Ever since I was a child, I have been interested in, longed for, intrigued by the concept of wisdom. It is probably the influence of my mother which got me interested in the thing.
Now, I can say by experience that interest in wisdom does not necesssarily correlate with increased wisdom. I have a good bit of stubborn foolishness lodged in me such that any attempt at quick extraction might cause the death of me - or perhaps even something more serious.
And yet, I do not lose heart because I know there is wisdom somewhere and I figure if I live long enough I might stumble across a bit of it - not that I would know what to do with it when I found it. In those rare moments when I detect the presence of wisdom, I regress into the depths of my immaturity. I'm a geeky 7th grade boy struggling to find a word, a single word, to speak to the very attractive 10th grade girl - the girl who actually wouldn't mind haging out with me if I acted the least bit human. Usually I am quiet in the presence of wisdom, but sometimes I crack and rattle off bizarre collections of words that in no way resemble meaning.
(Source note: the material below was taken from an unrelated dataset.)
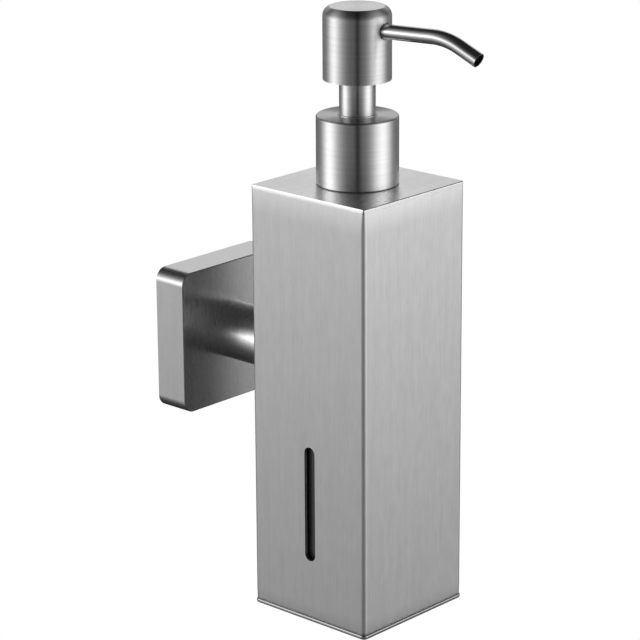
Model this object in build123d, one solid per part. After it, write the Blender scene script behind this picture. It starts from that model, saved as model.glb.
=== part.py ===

I can further the window grade in Annapolis skyscrapers like Tibetan Monks...uhm...uhm.. Inconvenient Truth. Grizzly Adams. Spider monkeys farts smell really bad. When I am with wisdom I am out of context.
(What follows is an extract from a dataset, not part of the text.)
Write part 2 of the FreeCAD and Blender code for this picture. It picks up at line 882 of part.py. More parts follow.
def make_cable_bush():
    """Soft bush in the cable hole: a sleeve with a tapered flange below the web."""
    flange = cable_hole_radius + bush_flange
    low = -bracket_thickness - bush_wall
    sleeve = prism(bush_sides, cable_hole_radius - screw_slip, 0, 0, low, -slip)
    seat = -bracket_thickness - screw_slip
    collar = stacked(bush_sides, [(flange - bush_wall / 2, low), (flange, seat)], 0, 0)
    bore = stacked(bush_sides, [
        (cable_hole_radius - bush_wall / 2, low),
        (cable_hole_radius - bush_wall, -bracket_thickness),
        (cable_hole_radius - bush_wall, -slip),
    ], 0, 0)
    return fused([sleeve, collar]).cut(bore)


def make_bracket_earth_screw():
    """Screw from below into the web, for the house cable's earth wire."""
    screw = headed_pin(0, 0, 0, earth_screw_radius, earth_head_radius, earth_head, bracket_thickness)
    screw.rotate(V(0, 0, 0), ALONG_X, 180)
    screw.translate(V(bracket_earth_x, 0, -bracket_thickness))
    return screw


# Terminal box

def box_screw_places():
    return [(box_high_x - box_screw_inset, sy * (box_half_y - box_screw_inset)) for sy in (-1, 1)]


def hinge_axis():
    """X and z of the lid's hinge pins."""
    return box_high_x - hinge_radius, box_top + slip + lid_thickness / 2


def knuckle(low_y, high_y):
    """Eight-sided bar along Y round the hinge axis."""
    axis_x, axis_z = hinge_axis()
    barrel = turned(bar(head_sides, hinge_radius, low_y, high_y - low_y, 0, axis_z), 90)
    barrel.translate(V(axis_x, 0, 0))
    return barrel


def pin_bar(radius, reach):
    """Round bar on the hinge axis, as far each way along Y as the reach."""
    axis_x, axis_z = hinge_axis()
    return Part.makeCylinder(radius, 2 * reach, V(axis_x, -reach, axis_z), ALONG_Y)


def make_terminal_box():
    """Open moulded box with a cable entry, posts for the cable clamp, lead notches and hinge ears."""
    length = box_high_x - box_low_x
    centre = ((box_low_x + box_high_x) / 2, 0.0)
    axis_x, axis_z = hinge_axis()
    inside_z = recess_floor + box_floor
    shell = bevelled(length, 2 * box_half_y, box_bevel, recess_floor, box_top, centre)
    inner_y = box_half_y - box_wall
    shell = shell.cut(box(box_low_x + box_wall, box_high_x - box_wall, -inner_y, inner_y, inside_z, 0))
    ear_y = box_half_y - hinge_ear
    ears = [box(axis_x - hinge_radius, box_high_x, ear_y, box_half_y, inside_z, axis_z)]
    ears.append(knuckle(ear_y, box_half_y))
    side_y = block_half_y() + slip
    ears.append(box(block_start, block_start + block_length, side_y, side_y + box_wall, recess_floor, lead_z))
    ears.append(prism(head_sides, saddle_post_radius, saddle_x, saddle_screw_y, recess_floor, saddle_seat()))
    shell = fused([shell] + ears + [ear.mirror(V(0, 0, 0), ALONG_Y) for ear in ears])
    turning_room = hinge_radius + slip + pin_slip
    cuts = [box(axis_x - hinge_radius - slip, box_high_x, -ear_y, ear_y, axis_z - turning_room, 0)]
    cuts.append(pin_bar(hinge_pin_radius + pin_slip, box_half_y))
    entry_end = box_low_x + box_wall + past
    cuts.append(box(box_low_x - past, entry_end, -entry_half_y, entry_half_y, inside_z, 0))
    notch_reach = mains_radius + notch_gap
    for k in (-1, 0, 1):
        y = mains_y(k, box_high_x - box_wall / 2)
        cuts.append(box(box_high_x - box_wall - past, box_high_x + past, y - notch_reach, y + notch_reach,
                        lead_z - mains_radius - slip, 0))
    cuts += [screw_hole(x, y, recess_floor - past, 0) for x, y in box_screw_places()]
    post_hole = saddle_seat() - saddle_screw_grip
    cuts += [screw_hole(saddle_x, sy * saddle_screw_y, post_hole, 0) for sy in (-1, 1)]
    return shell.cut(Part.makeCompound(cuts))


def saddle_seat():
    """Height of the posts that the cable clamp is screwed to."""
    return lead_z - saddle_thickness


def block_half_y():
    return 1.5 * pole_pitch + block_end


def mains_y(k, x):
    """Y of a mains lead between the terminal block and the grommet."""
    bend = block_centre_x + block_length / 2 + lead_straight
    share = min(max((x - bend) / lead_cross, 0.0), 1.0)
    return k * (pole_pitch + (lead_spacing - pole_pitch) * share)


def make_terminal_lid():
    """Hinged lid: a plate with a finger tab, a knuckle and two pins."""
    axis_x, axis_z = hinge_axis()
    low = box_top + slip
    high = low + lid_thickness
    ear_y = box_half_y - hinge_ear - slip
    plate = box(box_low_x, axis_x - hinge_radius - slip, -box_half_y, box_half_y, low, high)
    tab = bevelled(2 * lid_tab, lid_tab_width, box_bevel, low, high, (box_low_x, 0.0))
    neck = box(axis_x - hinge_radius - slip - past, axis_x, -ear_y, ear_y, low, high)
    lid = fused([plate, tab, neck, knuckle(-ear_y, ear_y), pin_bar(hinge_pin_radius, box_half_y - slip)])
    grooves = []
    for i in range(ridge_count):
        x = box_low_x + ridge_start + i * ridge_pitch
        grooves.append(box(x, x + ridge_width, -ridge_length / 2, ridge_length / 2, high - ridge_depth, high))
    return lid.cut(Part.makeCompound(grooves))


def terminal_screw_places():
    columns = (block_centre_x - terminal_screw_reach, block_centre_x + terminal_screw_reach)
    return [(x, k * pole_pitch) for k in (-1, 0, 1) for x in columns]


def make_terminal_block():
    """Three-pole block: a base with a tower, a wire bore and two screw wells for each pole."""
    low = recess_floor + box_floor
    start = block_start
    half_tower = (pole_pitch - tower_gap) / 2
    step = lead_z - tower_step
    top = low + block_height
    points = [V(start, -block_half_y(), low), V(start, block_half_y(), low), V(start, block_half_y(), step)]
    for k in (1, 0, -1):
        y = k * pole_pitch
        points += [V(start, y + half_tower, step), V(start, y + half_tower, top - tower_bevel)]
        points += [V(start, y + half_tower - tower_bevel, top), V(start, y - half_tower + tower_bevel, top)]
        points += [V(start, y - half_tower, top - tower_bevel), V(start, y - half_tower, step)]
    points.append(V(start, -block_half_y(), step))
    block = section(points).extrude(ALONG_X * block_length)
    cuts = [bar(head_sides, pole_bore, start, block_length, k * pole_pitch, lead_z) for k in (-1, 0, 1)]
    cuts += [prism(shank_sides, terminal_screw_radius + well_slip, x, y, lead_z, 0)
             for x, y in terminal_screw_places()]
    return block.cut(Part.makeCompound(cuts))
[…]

I find ways, with remarkable reliability, to alienate myself from wisdom everytime she flirts with me. Does wisdom ever run out of patience? If she does, I'm done for because this stake of fools is lodged in my heart and is sticking out of my chest and I have in many ways come to depend on it - kind of a Stockholm Syndrome dependence, but dependence nonetheless. I'm not sure she's willing to wait around for me to realize that I can break off the end of the stake and then go get surgery and actually remove this foolshness from me.
Sometimes she touches the end of the stake with the tip of her finger, cocks her head to the side to let her hair dangle down a bit, smiles, and benignly tries to start a conversation, "whatcha doin?" She doesn't make eye contact immediately, not until I start answering, which ends up being something about the flatulence of spider monkeys. I don't know how to talk to the girl.
When she asks what I am doing, I come to realize that I don't have any idea what I am doing and that I never had a clue that I was actually partiticpating in life in any meaningful way. But her question tells me that I am doing something and that my doings, whatever they are, not only can be noticed, but might even be of interest to someone. Her question is call not only to awareness, but a call to responsibility. Wisdom does not flirt with me becuase she wants to consume me, but rather because she wants to awaken me from my foolish slumber of self-absorbed immaturity, awaken from this love affair with the stake in my heart and be active in this world. She sees my power and wants to motivate me to use it for the benefit of the world.
My prayer is that I can learn to speak with wisdom, converse with her, receive her counsel. Who knows, maybe I'll set and appointment with the surgeon.